- [PROVIDED RECORDS]
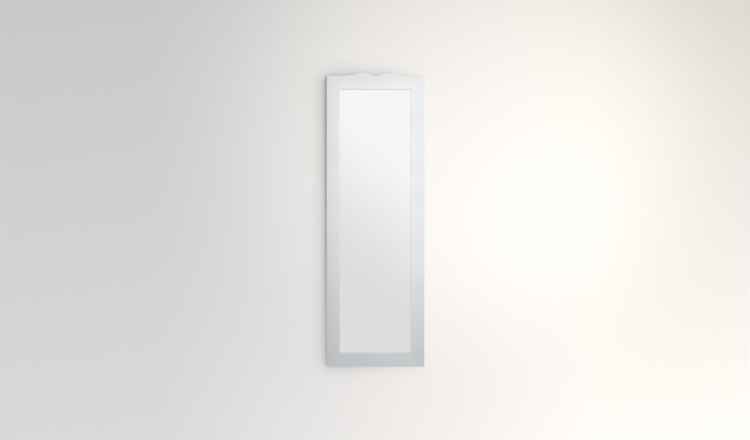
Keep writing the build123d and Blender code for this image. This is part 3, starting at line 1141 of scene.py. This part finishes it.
def makeWallPaint():
    # matt paint with a soft glow, whose change across and up is painted light and which is darkened beside
    # the frame as painted shadow; from behind the wall can't be seen
    material = bpy.data.materials.new("mattWallPaint")
    material.use_nodes = True
    tree = material.node_tree
    tree.nodes.clear()
    place = tree.nodes.new("ShaderNodeTexCoord").outputs["Object"]
    at = addNode(tree, "ShaderNodeSeparateXYZ", {0: place}).outputs
    reach = wallTone["glowReach"]
    side = ramp(tree, at["X"], -reach, reach, -reach, reach)
    up = calc(tree, "SUBTRACT", at["Z"], cameraSettings["height"])
    terms = (
        ("paintedLightAcross", side),
        ("paintedLightUp", up),
        ("paintedLightCorner", times(tree, side, up)),
        ("paintedLightCurve", times(tree, side, side)),
    )
    glow = vectorOf(tree, *wallTone["glow"])
    for name, term in terms:
        inputs = {0: wallTone[name], 1: vectorOf(tree, term, term, term), 2: glow}
        glow = addNode(tree, "ShaderNodeVectorMath", inputs, operation="MULTIPLY_ADD").outputs[0]
    # painted shadow: ambient occlusion darkens the glow beside the frame, most on its left
    openness = addNode(
        tree, "ShaderNodeAmbientOcclusion", {"Distance": wallTone["shadeReach"]}, samples=8
    ).outputs["AO"]
    seen = lightPath(tree)[1]
    sideShade = ramp(tree, at["X"], -halfWidth, halfWidth, wallTone["shadeLeft"], wallTone["shadeRight"])
    lowShade = ramp(tree, at["Z"], bottomZ, 100 * mm, wallTone["shadeBelow"], 1.0)
    shade = calc(tree, "POWER", openness, times(tree, sideShade, lowShade))
    strength = times(tree, seen, shade)
    matt = addNode(tree, "ShaderNodeBsdfDiffuse", {"Color": (*wallTone["paint"], 1)}).outputs[0]
    bright = addNode(tree, "ShaderNodeEmission", {"Color": glow, "Strength": strength}).outputs[0]
    lit = addNode(tree, "ShaderNodeAddShader", {0: matt, 1: bright}).outputs[0]
    clear = tree.nodes.new("ShaderNodeBsdfTransparent").outputs[0]
    behind = tree.nodes.new("ShaderNodeNewGeometry").outputs["Backfacing"]
    both = addNode(tree, "ShaderNodeMixShader", {0: behind, 1: lit, 2: clear}).outputs[0]
    addNode(tree, "ShaderNodeOutputMaterial", {"Surface": both})
    return material


floorTone = {"light": (0.8, 0.795, 0.78), "dark": (0.77, 0.765, 0.75), "glow": 0.45}


def makeFloorPaint():
    material = bpy.data.materials.new("paleFloor")
    material.use_nodes = True
    tree = material.node_tree
    tree.nodes.clear()
    place = tree.nodes.new("ShaderNodeTexCoord").outputs["Object"]
    grain = grainAt(tree, place, 8 * mm, 0.6)
    tone = mixColour(tree, grain["Patches"], floorTone["light"], floorTone["dark"])
    seen = lightPath(tree)[1]
    matt = addNode(tree, "ShaderNodeBsdfDiffuse", {"Color": tone}).outputs[0]
    strength = times(tree, seen, floorTone["glow"])
    bright = addNode(tree, "ShaderNodeEmission", {"Color": tone, "Strength": strength}).outputs[0]
    lit = addNode(tree, "ShaderNodeAddShader", {0: matt, 1: bright}).outputs[0]
    addNode(tree, "ShaderNodeOutputMaterial", {"Surface": lit})
    return material


half, wallY, wallTop, floorZ, reach = (
    roomSizes[k] for k in ("wallHalf", "wallY", "wallTop", "floorZ", "floorReach")
)
wallCorners = [(-half, wallY, floorZ), (half, wallY, floorZ), (half, wallY, wallTop), (-half, wallY, wallTop)]
wall = addPlane("wall", wallCorners, makeWallPaint())
wall.visible_shadow = False
wall.visible_diffuse = False
wall.visible_glossy = False
wall.visible_transmission = False
floorCorners = [
    (-half, -reach, floorZ), (half, -reach, floorZ), (half, reach, floorZ), (-half, reach, floorZ)
]
addPlane("floor", floorCorners, makeFloorPaint())

worldTone = {
    "ambient": (0.605, 0.618, 0.638),
    "ambientFromRight": 0.85,
    "ambientFromAbove": 0.2,
    "background": (0.86, 0.86, 0.85),
    "mirroredLow": (0.77, 0.77, 0.785),
    "mirroredHigh": (0.985, 0.985, 0.98),
    "mirroredFrom": -0.1035,  # the mirror shows a soft diagonal change between these slopes
    "mirroredTo": 0.129,
    "acrossWeight": 0.77,
    "backLow": (0.1, 0.1, 0.105),
    "backHigh": (0.95, 0.95, 0.94),
}


def makeWorld():
    world = bpy.data.worlds.new("softRoom")
    world.use_nodes = True
    tree = world.node_tree
    tree.nodes.clear()
    w = worldTone
    direction = tree.nodes.new("ShaderNodeTexCoord").outputs["Generated"]
    parts = addNode(tree, "ShaderNodeSeparateXYZ", {0: direction}).outputs
    slope = calc(tree, "ADD", times(tree, parts["X"], w["acrossWeight"]), parts["Z"])
    change = ramp(tree, slope, w["mirroredFrom"], w["mirroredTo"], smooth=True)
    inFront = mixColour(tree, change, w["mirroredLow"], w["mirroredHigh"])
    height = ramp(tree, parts["Z"], -0.5, 0.9, smooth=True)
    atBack = mixColour(tree, height, w["backLow"], w["backHigh"])
    mirrored = mixColour(tree, ramp(tree, parts["Y"], -0.25, 0.25, smooth=True), inFront, atBack)
    toCamera, seen = lightPath(tree)
    shown = mixColour(tree, toCamera, mirrored, w["background"])
    fromRight = times(tree, parts["X"], w["ambientFromRight"])
    fromAbove = times(tree, parts["Z"], w["ambientFromAbove"])
    share = calc(tree, "ADD", calc(tree, "ADD", fromRight, fromAbove), 1.0)
    ambient = addNode(
        tree, "ShaderNodeVectorMath", {0: w["ambient"], "Scale": share}, operation="SCALE"
    ).outputs[0]
    colour = mixColour(tree, seen, ambient, shown)
    background = addNode(tree, "ShaderNodeBackground", {"Color": colour, "Strength": 1.0}).outputs[0]
    addNode(tree, "ShaderNodeOutputWorld", {"Surface": background})
    scene.world = world


makeWorld()

lampSettings = {
    "window": {
        "place": (0.7, -2.6, -0.2),
        "aim": (0.42, 0, 0.04),
        "radius": 0.25,
        "cone": 50,
        "power": 129,
        "colour": (1.0, 0.985, 0.955),
    },
    "backFill": {
        "place": (-1.0, 2.5, 1.2),
        "aim": (0, 0, -0.4),
        "radius": 0.6,
        "cone": 70,
        "power": 60,
        "colour": (1, 1, 1),
    },
}
for name, lamp in lampSettings.items():
    light = bpy.data.lights.new(name, "SPOT")
    light.shadow_soft_size = lamp["radius"]
    light.spot_size = radians(lamp["cone"])
    light.spot_blend = 1.0
    light.energy = lamp["power"]
    light.color = lamp["colour"]
    lampObject = bpy.data.objects.new(name, light)
    lampObject.location = lamp["place"]
    beam = Vector(lamp["aim"]) - Vector(lamp["place"])
    lampObject.rotation_euler = beam.to_track_quat("-Z", "Y").to_euler()
    lampObject.visible_glossy = False
    scene.collection.objects.link(lampObject)

camera = bpy.data.cameras.new("camera")
camera.lens = cameraSettings["lens"]
cameraObject = bpy.data.objects.new("camera", camera)
cameraObject.location = (
    cameraSettings["aside"], faceY - cameraSettings["distance"], cameraSettings["height"]
)
cameraObject.rotation_euler = (pi / 2, 0, 0)
scene.collection.objects.link(cameraObject)
scene.camera = cameraObject
scene.view_settings.view_transform = "Standard"
say("room")
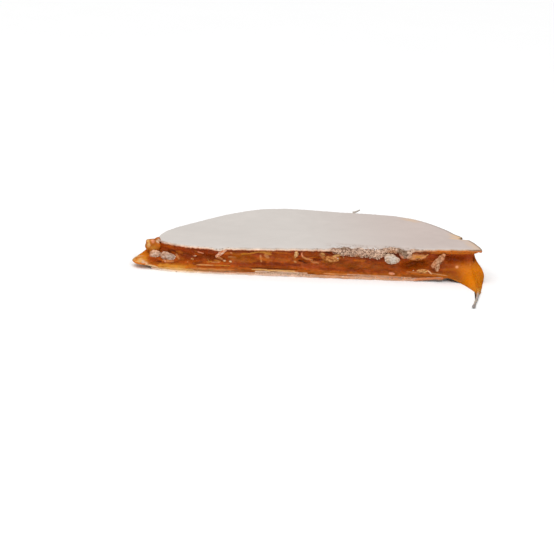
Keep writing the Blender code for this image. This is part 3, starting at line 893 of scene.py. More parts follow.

- [YOUR TASK]
Reproduce all the data word for word.

- [ANSWER TO THE PROBLEM]
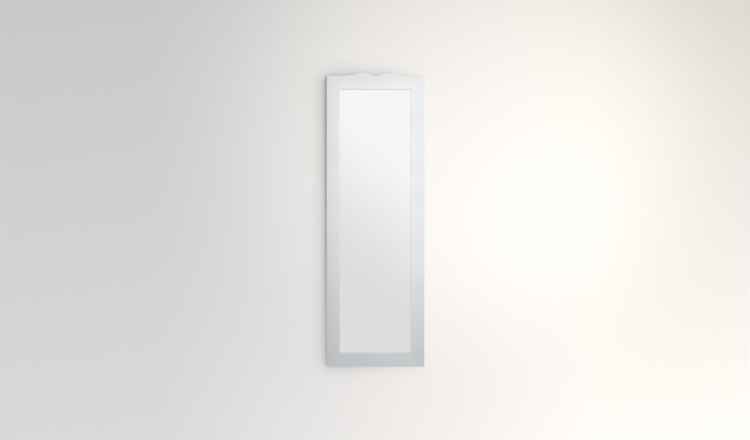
Keep writing the build123d and Blender code for this image. This is part 3, starting at line 1141 of scene.py. This part finishes it.
def makeWallPaint():
    # matt paint with a soft glow, whose change across and up is painted light and which is darkened beside
    # the frame as painted shadow; from behind the wall can't be seen
    material = bpy.data.materials.new("mattWallPaint")
    material.use_nodes = True
    tree = material.node_tree
    tree.nodes.clear()
    place = tree.nodes.new("ShaderNodeTexCoord").outputs["Object"]
    at = addNode(tree, "ShaderNodeSeparateXYZ", {0: place}).outputs
    reach = wallTone["glowReach"]
    side = ramp(tree, at["X"], -reach, reach, -reach, reach)
    up = calc(tree, "SUBTRACT", at["Z"], cameraSettings["height"])
    terms = (
        ("paintedLightAcross", side),
        ("paintedLightUp", up),
        ("paintedLightCorner", times(tree, side, up)),
        ("paintedLightCurve", times(tree, side, side)),
    )
    glow = vectorOf(tree, *wallTone["glow"])
    for name, term in terms:
        inputs = {0: wallTone[name], 1: vectorOf(tree, term, term, term), 2: glow}
        glow = addNode(tree, "ShaderNodeVectorMath", inputs, operation="MULTIPLY_ADD").outputs[0]
    # painted shadow: ambient occlusion darkens the glow beside the frame, most on its left
    openness = addNode(
        tree, "ShaderNodeAmbientOcclusion", {"Distance": wallTone["shadeReach"]}, samples=8
    ).outputs["AO"]
    seen = lightPath(tree)[1]
    sideShade = ramp(tree, at["X"], -halfWidth, halfWidth, wallTone["shadeLeft"], wallTone["shadeRight"])
    lowShade = ramp(tree, at["Z"], bottomZ, 100 * mm, wallTone["shadeBelow"], 1.0)
    shade = calc(tree, "POWER", openness, times(tree, sideShade, lowShade))
    strength = times(tree, seen, shade)
    matt = addNode(tree, "ShaderNodeBsdfDiffuse", {"Color": (*wallTone["paint"], 1)}).outputs[0]
    bright = addNode(tree, "ShaderNodeEmission", {"Color": glow, "Strength": strength}).outputs[0]
    lit = addNode(tree, "ShaderNodeAddShader", {0: matt, 1: bright}).outputs[0]
    clear = tree.nodes.new("ShaderNodeBsdfTransparent").outputs[0]
    behind = tree.nodes.new("ShaderNodeNewGeometry").outputs["Backfacing"]
    both = addNode(tree, "ShaderNodeMixShader", {0: behind, 1: lit, 2: clear}).outputs[0]
    addNode(tree, "ShaderNodeOutputMaterial", {"Surface": both})
    return material


floorTone = {"light": (0.8, 0.795, 0.78), "dark": (0.77, 0.765, 0.75), "glow": 0.45}


def makeFloorPaint():
    material = bpy.data.materials.new("paleFloor")
    material.use_nodes = True
    tree = material.node_tree
    tree.nodes.clear()
    place = tree.nodes.new("ShaderNodeTexCoord").outputs["Object"]
    grain = grainAt(tree, place, 8 * mm, 0.6)
    tone = mixColour(tree, grain["Patches"], floorTone["light"], floorTone["dark"])
    seen = lightPath(tree)[1]
    matt = addNode(tree, "ShaderNodeBsdfDiffuse", {"Color": tone}).outputs[0]
    strength = times(tree, seen, floorTone["glow"])
    bright = addNode(tree, "ShaderNodeEmission", {"Color": tone, "Strength": strength}).outputs[0]
    lit = addNode(tree, "ShaderNodeAddShader", {0: matt, 1: bright}).outputs[0]
    addNode(tree, "ShaderNodeOutputMaterial", {"Surface": lit})
    return material


half, wallY, wallTop, floorZ, reach = (
    roomSizes[k] for k in ("wallHalf", "wallY", "wallTop", "floorZ", "floorReach")
)
wallCorners = [(-half, wallY, floorZ), (half, wallY, floorZ), (half, wallY, wallTop), (-half, wallY, wallTop)]
wall = addPlane("wall", wallCorners, makeWallPaint())
wall.visible_shadow = False
wall.visible_diffuse = False
wall.visible_glossy = False
wall.visible_transmission = False
floorCorners = [
    (-half, -reach, floorZ), (half, -reach, floorZ), (half, reach, floorZ), (-half, reach, floorZ)
]
addPlane("floor", floorCorners, makeFloorPaint())

worldTone = {
    "ambient": (0.605, 0.618, 0.638),
    "ambientFromRight": 0.85,
    "ambientFromAbove": 0.2,
    "background": (0.86, 0.86, 0.85),
    "mirroredLow": (0.77, 0.77, 0.785),
    "mirroredHigh": (0.985, 0.985, 0.98),
    "mirroredFrom": -0.1035,  # the mirror shows a soft diagonal change between these slopes
    "mirroredTo": 0.129,
    "acrossWeight": 0.77,
    "backLow": (0.1, 0.1, 0.105),
    "backHigh": (0.95, 0.95, 0.94),
}


def makeWorld():
    world = bpy.data.worlds.new("softRoom")
    world.use_nodes = True
    tree = world.node_tree
    tree.nodes.clear()
    w = worldTone
    direction = tree.nodes.new("ShaderNodeTexCoord").outputs["Generated"]
    parts = addNode(tree, "ShaderNodeSeparateXYZ", {0: direction}).outputs
    slope = calc(tree, "ADD", times(tree, parts["X"], w["acrossWeight"]), parts["Z"])
    change = ramp(tree, slope, w["mirroredFrom"], w["mirroredTo"], smooth=True)
    inFront = mixColour(tree, change, w["mirroredLow"], w["mirroredHigh"])
    height = ramp(tree, parts["Z"], -0.5, 0.9, smooth=True)
    atBack = mixColour(tree, height, w["backLow"], w["backHigh"])
    mirrored = mixColour(tree, ramp(tree, parts["Y"], -0.25, 0.25, smooth=True), inFront, atBack)
    toCamera, seen = lightPath(tree)
    shown = mixColour(tree, toCamera, mirrored, w["background"])
    fromRight = times(tree, parts["X"], w["ambientFromRight"])
    fromAbove = times(tree, parts["Z"], w["ambientFromAbove"])
    share = calc(tree, "ADD", calc(tree, "ADD", fromRight, fromAbove), 1.0)
    ambient = addNode(
        tree, "ShaderNodeVectorMath", {0: w["ambient"], "Scale": share}, operation="SCALE"
    ).outputs[0]
    colour = mixColour(tree, seen, ambient, shown)
    background = addNode(tree, "ShaderNodeBackground", {"Color": colour, "Strength": 1.0}).outputs[0]
    addNode(tree, "ShaderNodeOutputWorld", {"Surface": background})
    scene.world = world


makeWorld()

lampSettings = {
    "window": {
        "place": (0.7, -2.6, -0.2),
        "aim": (0.42, 0, 0.04),
        "radius": 0.25,
        "cone": 50,
        "power": 129,
        "colour": (1.0, 0.985, 0.955),
    },
    "backFill": {
        "place": (-1.0, 2.5, 1.2),
        "aim": (0, 0, -0.4),
        "radius": 0.6,
        "cone": 70,
        "power": 60,
        "colour": (1, 1, 1),
    },
}
for name, lamp in lampSettings.items():
    light = bpy.data.lights.new(name, "SPOT")
    light.shadow_soft_size = lamp["radius"]
    light.spot_size = radians(lamp["cone"])
    light.spot_blend = 1.0
    light.energy = lamp["power"]
    light.color = lamp["colour"]
    lampObject = bpy.data.objects.new(name, light)
    lampObject.location = lamp["place"]
    beam = Vector(lamp["aim"]) - Vector(lamp["place"])
    lampObject.rotation_euler = beam.to_track_quat("-Z", "Y").to_euler()
    lampObject.visible_glossy = False
    scene.collection.objects.link(lampObject)

camera = bpy.data.cameras.new("camera")
camera.lens = cameraSettings["lens"]
cameraObject = bpy.data.objects.new("camera", camera)
cameraObject.location = (
    cameraSettings["aside"], faceY - cameraSettings["distance"], cameraSettings["height"]
)
cameraObject.rotation_euler = (pi / 2, 0, 0)
scene.collection.objects.link(cameraObject)
scene.camera = cameraObject
scene.view_settings.view_transform = "Standard"
say("room")
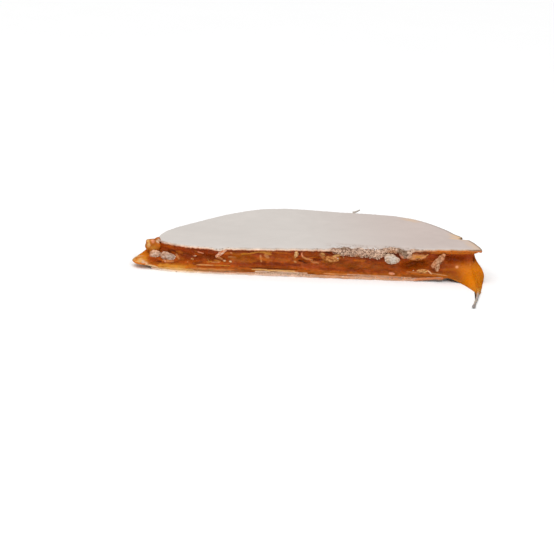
Keep writing the Blender code for this image. This is part 3, starting at line 893 of scene.py. More parts follow.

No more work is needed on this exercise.